By Gary Herrity
The Clinton Herald
It is incredible that Colonel Russell Volckmann survived at all, let alone as Public Enemy Number One of the Japanese, who hunted him like a dog! Volckmann was a fierce fighter and a leader of wide repute, but perhaps his greatest skill, along with other Americans, was helping to win the hearts and minds of the Filipinos. He befriended many, and one of his lieutenants those days was Ferdinand Marcos, future president of the Philippines!
Living conditions were incredibly harsh, as he and his men coped with snakes and swamps, and the days turned into months and years. Even the best of times were fraught with infestations of insects, and for years their most treasured commodity was that of sleep, -- often fleeing at a moment’s notice, to escape roving bands of Japanese who sought them day and night. Volckmann and his men worked hard when they were healthy, but had to rest often when "the fevers" took their strength.
At the beginning of their ordeal, one big dilemma was not knowing friend from foe and having to discern loyal from disloyal individuals. Their little army even came into contact with the Igorots, who were head-hunters in those jungles! Elsewhere, as the world watched, Bataan and Corregidor became infamously known for the cruel “death march” forced by the Japanese, -- proof that Colonel Volckmann and others had done the right thing in refusing to surrender.
Volckmann’s handful of Americans soon joined up with anti-Japanese Filipinos to form several battalions, which eventually spread out over the entire island. The guerrillas used a sort of "pony express" system throughout its many trails, to keep in contact and to form the fighting units which later proved so valuable. His tiny band eventually grew to 20,000 tightly-organized and trained soldiers. They were both Americans and Filipinos, fighting side-by-side for victory and freedom. Independence was now on the horizon for the Philippines!
It is amazing how their rag-tag organization developed over the years and sat in place, ready and waiting for MacArthur’s return. In 1945, their guerrilla army would fight heroically with American forces, and it fit perfectly, because once the Japanese were put on the run, they too resorted to guerrilla tactics and had to be routed out of mountain caves and jungles. And Volckmann knew just where to look!
The Japanese were formidable adversaries who seldom gave quarter, but the guerrillas were able to find and exploit their weaknesses, which led to many successful attacks upon the enemy. Later, when communication with the outside world was gained, the troops under Volckmannn were ordered to back-off from frequent military attacks and work solely on organization and intelligence until MacArthur and his forces returned. The existence of his guerrilla forces and their intelligence was more valuable than just pestering “the Japs," as they were referred to throughout Volckmann’s book.

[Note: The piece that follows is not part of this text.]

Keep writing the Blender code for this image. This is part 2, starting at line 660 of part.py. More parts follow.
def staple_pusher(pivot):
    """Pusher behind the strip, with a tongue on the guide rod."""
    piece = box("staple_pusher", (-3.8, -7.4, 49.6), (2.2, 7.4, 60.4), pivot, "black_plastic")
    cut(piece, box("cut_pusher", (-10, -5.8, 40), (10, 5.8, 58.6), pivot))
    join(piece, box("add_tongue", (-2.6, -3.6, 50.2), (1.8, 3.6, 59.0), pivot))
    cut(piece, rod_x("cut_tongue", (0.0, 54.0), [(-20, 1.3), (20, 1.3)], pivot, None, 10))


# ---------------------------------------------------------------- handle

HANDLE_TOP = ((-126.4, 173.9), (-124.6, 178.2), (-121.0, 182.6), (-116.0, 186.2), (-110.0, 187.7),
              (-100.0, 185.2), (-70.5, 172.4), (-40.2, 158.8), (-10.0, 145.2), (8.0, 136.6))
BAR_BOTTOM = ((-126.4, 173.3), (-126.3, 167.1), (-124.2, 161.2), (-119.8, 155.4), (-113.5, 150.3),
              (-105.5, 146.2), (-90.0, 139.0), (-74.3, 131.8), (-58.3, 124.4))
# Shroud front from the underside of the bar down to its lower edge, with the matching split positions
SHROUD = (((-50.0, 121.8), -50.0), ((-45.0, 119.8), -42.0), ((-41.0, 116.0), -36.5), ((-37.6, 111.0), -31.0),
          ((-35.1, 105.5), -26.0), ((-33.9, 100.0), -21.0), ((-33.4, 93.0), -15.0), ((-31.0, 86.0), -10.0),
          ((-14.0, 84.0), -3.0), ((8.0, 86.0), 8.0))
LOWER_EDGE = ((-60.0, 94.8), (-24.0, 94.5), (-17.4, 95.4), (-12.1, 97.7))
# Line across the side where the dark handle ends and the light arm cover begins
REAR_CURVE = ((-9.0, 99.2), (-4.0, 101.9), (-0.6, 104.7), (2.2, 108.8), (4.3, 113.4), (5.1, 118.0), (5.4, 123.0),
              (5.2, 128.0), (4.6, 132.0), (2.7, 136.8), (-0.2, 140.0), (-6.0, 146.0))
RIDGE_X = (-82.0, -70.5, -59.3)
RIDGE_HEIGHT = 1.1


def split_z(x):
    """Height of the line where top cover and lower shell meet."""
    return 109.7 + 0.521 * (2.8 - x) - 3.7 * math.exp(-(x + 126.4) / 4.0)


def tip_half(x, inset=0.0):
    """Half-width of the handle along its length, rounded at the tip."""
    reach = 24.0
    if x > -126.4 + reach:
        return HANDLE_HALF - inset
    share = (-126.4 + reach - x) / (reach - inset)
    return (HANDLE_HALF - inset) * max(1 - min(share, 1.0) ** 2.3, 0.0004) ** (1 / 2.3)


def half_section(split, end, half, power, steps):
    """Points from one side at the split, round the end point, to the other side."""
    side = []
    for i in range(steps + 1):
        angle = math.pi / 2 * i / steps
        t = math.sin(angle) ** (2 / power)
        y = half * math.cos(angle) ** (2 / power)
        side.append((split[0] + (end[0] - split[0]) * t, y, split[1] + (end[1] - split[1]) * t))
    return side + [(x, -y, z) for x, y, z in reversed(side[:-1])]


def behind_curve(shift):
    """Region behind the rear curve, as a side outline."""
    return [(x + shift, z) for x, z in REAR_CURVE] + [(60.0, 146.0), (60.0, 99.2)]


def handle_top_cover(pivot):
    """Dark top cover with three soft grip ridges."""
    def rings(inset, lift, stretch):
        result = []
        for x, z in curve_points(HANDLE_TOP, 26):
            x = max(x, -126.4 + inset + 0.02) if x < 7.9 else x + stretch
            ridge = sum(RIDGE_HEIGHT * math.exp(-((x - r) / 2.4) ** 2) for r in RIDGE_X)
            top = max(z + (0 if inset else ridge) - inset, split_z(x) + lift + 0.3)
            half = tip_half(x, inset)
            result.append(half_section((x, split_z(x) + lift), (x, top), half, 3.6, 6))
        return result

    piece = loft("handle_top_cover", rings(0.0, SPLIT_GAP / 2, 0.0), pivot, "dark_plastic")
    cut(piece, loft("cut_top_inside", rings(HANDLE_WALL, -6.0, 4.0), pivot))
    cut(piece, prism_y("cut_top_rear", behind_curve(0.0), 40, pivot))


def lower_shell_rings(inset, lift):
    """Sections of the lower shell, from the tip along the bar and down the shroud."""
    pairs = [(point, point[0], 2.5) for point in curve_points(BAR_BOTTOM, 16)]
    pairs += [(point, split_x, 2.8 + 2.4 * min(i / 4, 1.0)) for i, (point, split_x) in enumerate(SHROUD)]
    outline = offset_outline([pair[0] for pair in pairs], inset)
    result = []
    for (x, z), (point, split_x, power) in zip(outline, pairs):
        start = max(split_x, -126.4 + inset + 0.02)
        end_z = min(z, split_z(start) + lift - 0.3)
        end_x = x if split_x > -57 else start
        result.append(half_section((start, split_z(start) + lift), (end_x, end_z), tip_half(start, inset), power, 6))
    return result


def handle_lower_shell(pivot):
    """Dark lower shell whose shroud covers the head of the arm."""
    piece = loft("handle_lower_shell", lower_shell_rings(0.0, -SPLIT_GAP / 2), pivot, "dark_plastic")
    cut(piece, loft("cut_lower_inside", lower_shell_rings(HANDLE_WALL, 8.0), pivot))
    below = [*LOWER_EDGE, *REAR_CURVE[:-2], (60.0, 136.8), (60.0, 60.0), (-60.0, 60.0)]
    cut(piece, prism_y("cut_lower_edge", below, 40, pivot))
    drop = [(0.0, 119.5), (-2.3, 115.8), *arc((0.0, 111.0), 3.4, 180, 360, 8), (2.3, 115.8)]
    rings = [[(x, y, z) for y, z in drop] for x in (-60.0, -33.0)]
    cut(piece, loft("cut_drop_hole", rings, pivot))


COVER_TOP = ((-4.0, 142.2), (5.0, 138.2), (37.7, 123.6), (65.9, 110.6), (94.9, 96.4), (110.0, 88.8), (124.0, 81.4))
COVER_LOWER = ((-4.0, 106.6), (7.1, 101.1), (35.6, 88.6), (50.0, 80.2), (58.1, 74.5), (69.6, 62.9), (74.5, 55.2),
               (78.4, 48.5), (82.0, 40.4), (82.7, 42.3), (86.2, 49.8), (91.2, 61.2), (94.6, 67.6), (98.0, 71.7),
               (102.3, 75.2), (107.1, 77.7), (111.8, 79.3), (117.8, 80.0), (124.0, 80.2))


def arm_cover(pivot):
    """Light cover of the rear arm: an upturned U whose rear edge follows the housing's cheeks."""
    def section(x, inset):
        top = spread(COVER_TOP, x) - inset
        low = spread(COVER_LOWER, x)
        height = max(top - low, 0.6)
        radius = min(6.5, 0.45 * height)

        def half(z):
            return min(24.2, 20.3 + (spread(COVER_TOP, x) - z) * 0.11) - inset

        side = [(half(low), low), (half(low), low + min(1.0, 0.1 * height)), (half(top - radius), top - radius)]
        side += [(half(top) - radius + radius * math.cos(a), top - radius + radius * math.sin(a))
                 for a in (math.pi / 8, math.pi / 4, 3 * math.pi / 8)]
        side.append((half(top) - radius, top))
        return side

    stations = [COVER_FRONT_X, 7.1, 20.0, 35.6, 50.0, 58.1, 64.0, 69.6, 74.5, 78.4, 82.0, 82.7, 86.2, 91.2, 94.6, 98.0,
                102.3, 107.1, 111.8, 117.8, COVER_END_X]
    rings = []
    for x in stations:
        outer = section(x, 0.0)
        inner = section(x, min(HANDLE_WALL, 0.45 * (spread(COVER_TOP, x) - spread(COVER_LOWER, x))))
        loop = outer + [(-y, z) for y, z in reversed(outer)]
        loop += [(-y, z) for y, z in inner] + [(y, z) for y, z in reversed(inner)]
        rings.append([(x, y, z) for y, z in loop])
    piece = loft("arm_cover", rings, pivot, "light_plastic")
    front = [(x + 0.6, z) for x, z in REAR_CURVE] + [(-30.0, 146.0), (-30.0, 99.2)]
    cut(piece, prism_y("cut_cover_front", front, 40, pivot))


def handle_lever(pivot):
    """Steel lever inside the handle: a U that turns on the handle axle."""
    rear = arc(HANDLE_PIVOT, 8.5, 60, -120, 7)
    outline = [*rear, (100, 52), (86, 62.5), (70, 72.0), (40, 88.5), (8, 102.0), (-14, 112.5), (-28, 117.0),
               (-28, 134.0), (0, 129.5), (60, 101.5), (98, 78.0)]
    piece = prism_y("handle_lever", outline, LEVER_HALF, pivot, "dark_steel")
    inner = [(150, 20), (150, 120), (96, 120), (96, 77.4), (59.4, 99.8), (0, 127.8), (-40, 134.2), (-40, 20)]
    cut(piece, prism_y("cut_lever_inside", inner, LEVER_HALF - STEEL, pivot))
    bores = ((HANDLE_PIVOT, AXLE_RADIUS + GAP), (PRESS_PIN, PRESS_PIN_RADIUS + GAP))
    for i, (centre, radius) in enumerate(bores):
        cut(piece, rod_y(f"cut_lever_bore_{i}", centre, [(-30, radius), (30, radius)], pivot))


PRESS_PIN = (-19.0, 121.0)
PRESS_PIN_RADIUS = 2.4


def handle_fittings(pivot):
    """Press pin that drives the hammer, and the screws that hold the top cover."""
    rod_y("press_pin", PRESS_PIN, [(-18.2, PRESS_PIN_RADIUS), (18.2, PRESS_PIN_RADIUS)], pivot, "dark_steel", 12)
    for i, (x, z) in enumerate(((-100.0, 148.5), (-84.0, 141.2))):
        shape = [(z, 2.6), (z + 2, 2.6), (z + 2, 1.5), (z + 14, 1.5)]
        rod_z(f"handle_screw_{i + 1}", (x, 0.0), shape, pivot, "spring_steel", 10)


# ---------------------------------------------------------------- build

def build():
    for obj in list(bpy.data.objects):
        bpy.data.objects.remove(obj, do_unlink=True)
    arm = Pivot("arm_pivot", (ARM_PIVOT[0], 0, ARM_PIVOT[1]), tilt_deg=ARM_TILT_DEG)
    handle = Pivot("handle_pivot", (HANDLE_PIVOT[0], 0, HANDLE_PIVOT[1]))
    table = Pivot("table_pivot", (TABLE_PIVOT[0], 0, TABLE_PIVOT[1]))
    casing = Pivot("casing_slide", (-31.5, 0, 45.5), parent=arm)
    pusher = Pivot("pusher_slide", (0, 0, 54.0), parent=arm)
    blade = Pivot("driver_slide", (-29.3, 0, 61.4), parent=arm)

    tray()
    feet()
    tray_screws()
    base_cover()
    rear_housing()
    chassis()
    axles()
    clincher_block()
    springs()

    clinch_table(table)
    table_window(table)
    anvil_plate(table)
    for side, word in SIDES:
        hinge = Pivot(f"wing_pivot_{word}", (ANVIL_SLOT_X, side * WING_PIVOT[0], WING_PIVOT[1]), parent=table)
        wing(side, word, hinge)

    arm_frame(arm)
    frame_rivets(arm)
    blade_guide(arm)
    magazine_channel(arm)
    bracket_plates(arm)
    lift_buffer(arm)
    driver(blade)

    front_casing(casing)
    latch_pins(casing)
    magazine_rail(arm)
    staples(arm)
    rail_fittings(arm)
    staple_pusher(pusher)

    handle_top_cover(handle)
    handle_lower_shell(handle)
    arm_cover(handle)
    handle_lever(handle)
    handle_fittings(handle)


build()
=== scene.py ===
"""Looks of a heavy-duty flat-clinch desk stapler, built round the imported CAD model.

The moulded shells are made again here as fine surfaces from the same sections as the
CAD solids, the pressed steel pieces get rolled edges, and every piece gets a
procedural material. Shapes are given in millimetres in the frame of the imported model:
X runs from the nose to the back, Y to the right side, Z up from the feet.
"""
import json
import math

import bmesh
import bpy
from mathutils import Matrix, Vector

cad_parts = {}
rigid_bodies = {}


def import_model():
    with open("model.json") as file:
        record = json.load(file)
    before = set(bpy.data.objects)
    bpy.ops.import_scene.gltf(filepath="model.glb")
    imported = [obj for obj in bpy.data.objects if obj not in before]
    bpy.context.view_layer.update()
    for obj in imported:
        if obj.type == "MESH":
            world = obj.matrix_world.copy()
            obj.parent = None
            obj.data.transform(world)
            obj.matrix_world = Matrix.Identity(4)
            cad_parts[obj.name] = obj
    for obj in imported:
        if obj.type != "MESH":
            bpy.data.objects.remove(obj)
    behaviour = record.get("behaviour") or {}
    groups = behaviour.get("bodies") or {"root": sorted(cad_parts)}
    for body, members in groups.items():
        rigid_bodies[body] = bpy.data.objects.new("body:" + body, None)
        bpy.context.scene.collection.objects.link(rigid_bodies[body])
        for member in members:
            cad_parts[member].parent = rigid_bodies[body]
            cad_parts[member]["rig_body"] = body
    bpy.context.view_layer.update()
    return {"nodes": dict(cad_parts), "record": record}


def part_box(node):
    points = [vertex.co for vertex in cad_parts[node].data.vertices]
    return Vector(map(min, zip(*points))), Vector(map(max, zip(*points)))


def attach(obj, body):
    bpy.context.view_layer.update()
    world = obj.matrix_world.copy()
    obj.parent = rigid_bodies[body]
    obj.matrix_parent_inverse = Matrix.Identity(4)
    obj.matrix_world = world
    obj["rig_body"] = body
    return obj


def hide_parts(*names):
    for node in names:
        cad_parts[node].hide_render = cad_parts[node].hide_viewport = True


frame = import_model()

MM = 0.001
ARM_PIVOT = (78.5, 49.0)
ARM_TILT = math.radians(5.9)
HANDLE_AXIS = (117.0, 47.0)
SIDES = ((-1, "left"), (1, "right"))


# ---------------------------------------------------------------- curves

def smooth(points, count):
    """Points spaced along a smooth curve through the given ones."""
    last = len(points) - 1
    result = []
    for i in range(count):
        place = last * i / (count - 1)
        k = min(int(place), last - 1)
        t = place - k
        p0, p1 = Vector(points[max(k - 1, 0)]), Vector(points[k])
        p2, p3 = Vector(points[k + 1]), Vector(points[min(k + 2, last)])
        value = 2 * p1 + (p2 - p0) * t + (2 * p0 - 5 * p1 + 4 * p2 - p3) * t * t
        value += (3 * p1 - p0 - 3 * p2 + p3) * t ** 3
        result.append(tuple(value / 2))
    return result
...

At the appointed time in 1944-45, submarines began dropping off supplies to Volckmann’s guerrillas, and coordinated plans were developed to retake the Philippines. That assignment was fairly complete by July, 1945, and dropping of the atomic bombs in Japan ended WWII in August of that year. There was still much to be done to return the islands to normalcy, and it took a long time; but Volckmann remained loyal and stayed to help the Filipinos set up a free, safe, and independent country.
Interestingly, while Volckmann was there helping to clean things up, his brother-in-law, John Stansberry, came looking for him in Manila, but they were unable hook up as all military men try to do. While there though, Stansberry was surprised to run into Bob Snell, who was on “R & R” in Manila. - Isn’t it a small world?!
Russell Volckmann was by then a much-honored hero. He could have retired and rested on his laurels, but MacArthur tapped him to do still more work in Korea. Then, at age 50, he learned to be a paratrooper, and to be a leader (among many) who created the famous Green Berets. Eventually, he rose to the rank of Brigadier General, and for decades after the war was a well-known guerrilla warfare expert, who could probably have taught them a thing or two even yet today.
Finally, in the 1970’s, Russell Volckmann returned to live in Morrison and work at the furniture factory there. He returned to his home and to younger sister, Ruth, who so idolized him as a child that she “wanted to grow up and marry him!”
One day after returning home, he met local physician, Dr. Salvador Borja, from the Philippines. Dr. Borja later would tell his stories to Dr. Gregorio Lauz and Dr. Elpidio Mariano, in Clinton. Ironically, Dr. Mariano’s Uncle “Mac” Mariano was a lumber CEO in Luzon before, during, and after the Second World War. Mac told the Japanese that they could not indiscriminately deforest the mountains of Luzon, which, as you might imagine, caused political problems for him. And so it had been with all the Filipinos; they had to carefully determine who their friends were, who might win the war; and who might represent their best chance for freedom. Mac tried hard to remain neutral, but ultimately had to hide out in Mindanao for the duration of the war.
Millions of Filipinos “chose the right side,” and thus were those islands able to gain their independence. The Clinton doctors from the Philippines (above), as well as Drs. Ancheta and Corpuz, love their new country, but they probably would never have been able to venture here without the freedom that “Colonel” Russell Volckmann enabled …. for them, and for us.